There are things I have been lugging around for years and I need a way to dump them. So it’s usually about pain/grief and the letting go, the witnessing of that. Also I find that as I practise mindfulness more, I am able to observe such beauty in the everyday. So that is a theme for me, and mothering and the little/big wisdom that comes from my children. Today, my four year old took the leaves off my lucky four leaf clover. I thought the world would cave in Chicken Licken style. But she was teaching me something, wasn’t she. . .
What new projects have you got coming up?
The piece I wrote on Katrina for the Wales Arts Review is one. I’m working with a hugely talented jazz musician/composer – Gareth Roberts – to create something for next year, as it will be the ten year anniversary of the hurricane. We’re not sure what it will be yet, a performance piece of language, song, music, pictures, e.t.c. I’m very excited.
I’m also involved in an ongoing collaboration with artist Julia Thomas about what happens when you don’t/can’t express your story (whatever that means) and what happens to the internal narrative and the power it has over you when you find a way to express it indirectly. We are thinking of doing something in Cefn Onn Park. I’m also acting in a film which is a bit of a departure for me, but in truth, always what I wanted to do. So that’s exciting too.
We have heard you are planning a collection in Welsh. Do you find writing in Welsh prompts you toward a different style or set of ideas? What, if any, other differences are there from writing in English?

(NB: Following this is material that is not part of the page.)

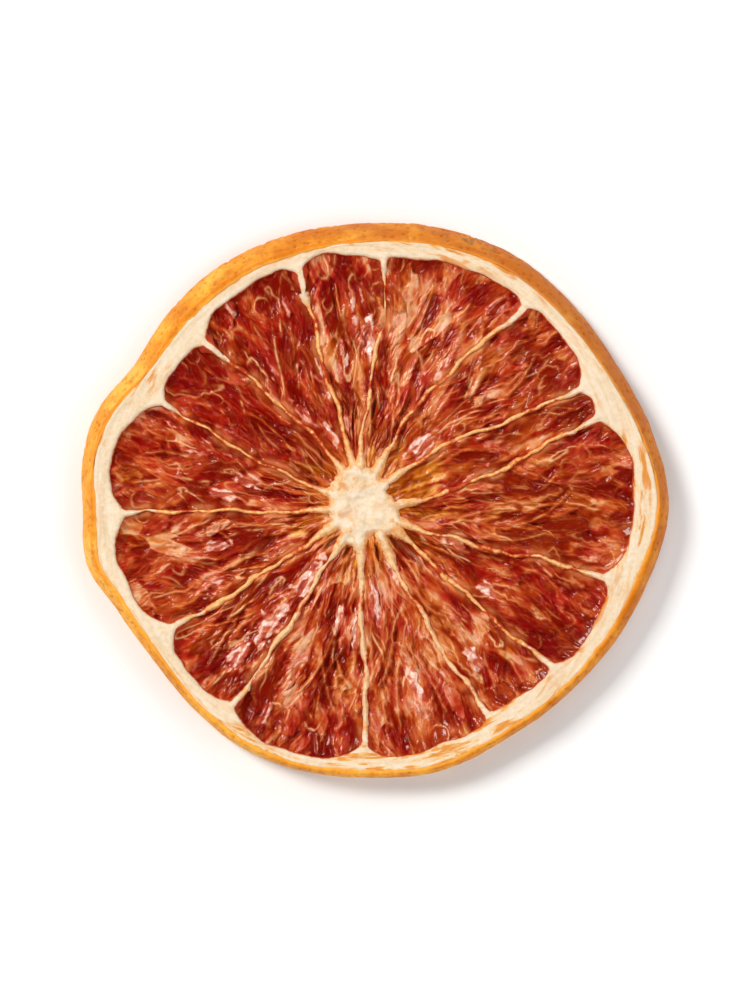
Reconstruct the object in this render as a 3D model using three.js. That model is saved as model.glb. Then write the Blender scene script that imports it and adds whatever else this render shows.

This is a huge question and really, is what the book will set to find out. When I have read a poem or two in Welsh, people have said they have more resonance than my poems in English, that my voice changes timbre. So, I will be learning more about this as I walk the path of it.
Finally, recommend us some stuff! What are you enjoying at the moment?
Buddhism for Mothers by Sarah Napthali, Gwyn Thomas’ The Dark Philosophers, and Mark Doty’s memoir Dog Years and Jemma King’s The Shape of a Forest. I’ve always got loads of books on the go and I keep them in bed with me. That’s probably weird, right?